We also had a series of discussions with some minor Trotskyists, devotees, secretaries and guards of the Old Man, Joe Hanson, Sarah and some others. These were were [sic] much more dogmatic and difficult to argue with than the Old Man himself.
…Another interesting man we met was Fritz Bach, an economist and sort of new dealer adviser to the Government. We had been trying to get in touch with him for a long time and finally we woke him up early in the morning after a most adventurous search into the suburbs where the pavements were all pulled up and we had to go through great mud holes, some of the mud getting onto my shirt collar. Bach then had lunch with us and with Josue Saenz and economist (research student) who is studying in London. Lunch lasted from 1 till 5 with Bach speaking most of the time about Mexican Economics and occasionally about Mexican Politics. His most wonderful story is about Manuilsky who came up to Mexico a number of years ago to instruct the C. P. on how and when to make the revolution. When he had been in the country three weeks he saw a servant maid in Rivera’s house and asked how she came to look so dark. When told she was Indian he expressed surprise that there were still any Indians in Mexico.

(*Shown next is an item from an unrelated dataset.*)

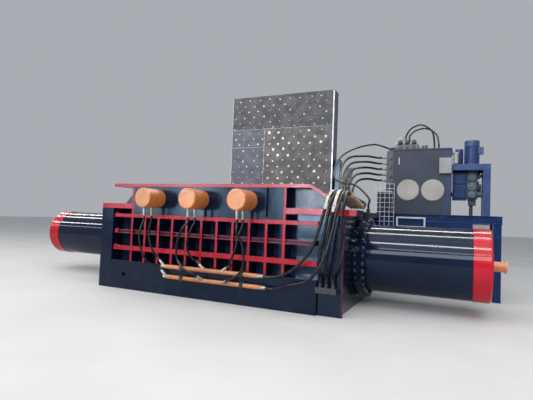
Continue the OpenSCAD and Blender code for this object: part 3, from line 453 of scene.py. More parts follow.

…Here [Chicago] I settle down to write this letter, glad to stop travelling for a bit and itching to get some work done, interrupted every few minutes by Lange who brings some new member of the department to be introduced to me, impressing on me the conviction that I am going to have a grand time here.
Source: Library of Congress, Papers of Abba P. Lerner, Box 25, Folder 3 (1937-39).
Mary Wise Smelker born 18 March 1914 in Chicago, died 23 February 2000 in Colorado.
In his famous paper Evsey Domar “Capital Expansion, Rate of Growth, and Employment” Econometrica, Vol. 14, No. 2 (April, 1946) mentions her. In the first footnote to the paper he thanks the fellow members of the “Little Seminar” that included among others Paul Baran, James S. Duesenberry, Lloyd A. Metzler, Richard A. Musgrave, Melvin W. Reder and Tiber de Scitovszky as well as Mary Wise Smelker.
Smelker, Mary Wise, government; b. Chicago, 1914; B.S., Northwestern, 1937, M.S., 1939; stud., Chicago, 1939-40. FIELDS 2d, 4b. PUB. The Impact of Federal Direct Taxes on the Distribution of After Tax Increase, National Tax Jour., Editor, Bur. of National Affairs, 1955-59; analyst, Bur. of the Budget, 1962-63; sr. economist, Bur. of Labor Stats., 1963-67, Board of Governors of the Federal Reserve System since 1967. ADDRESS Bus. Conditions Section, Research Div., Bd. of Govrs. of the Federal Reserve System, Watergate Bldg., Rm. 1010, 20th and Constitution Ave., Washington, DC 20551.
For Spanish readers, the book by Maneul López de la Parra, El pensamiento económico de Fritz Bach, Universidad Nacional Autónoma de México, Facultad de Economía, 2005.
According to Sarah L. Babb in her Managing Mexico: Economists from Nationalism to Neoliberalism (Princeton University Press, 2001, p. 83), Josué Sáenz received his B.A. from Swarthmore College in the 1930s and became the director of the Department of Credit of the Finance Ministry in 1946.
Dimitri Manuilsky (1883-1959
Head of Comintern from 1929 to 1934. He was later the head of the Ukrainian delegation to the United Nations Conference on International Organization in San Francisco (1945) and served as the foreign minister of Ukraine (1944-1952).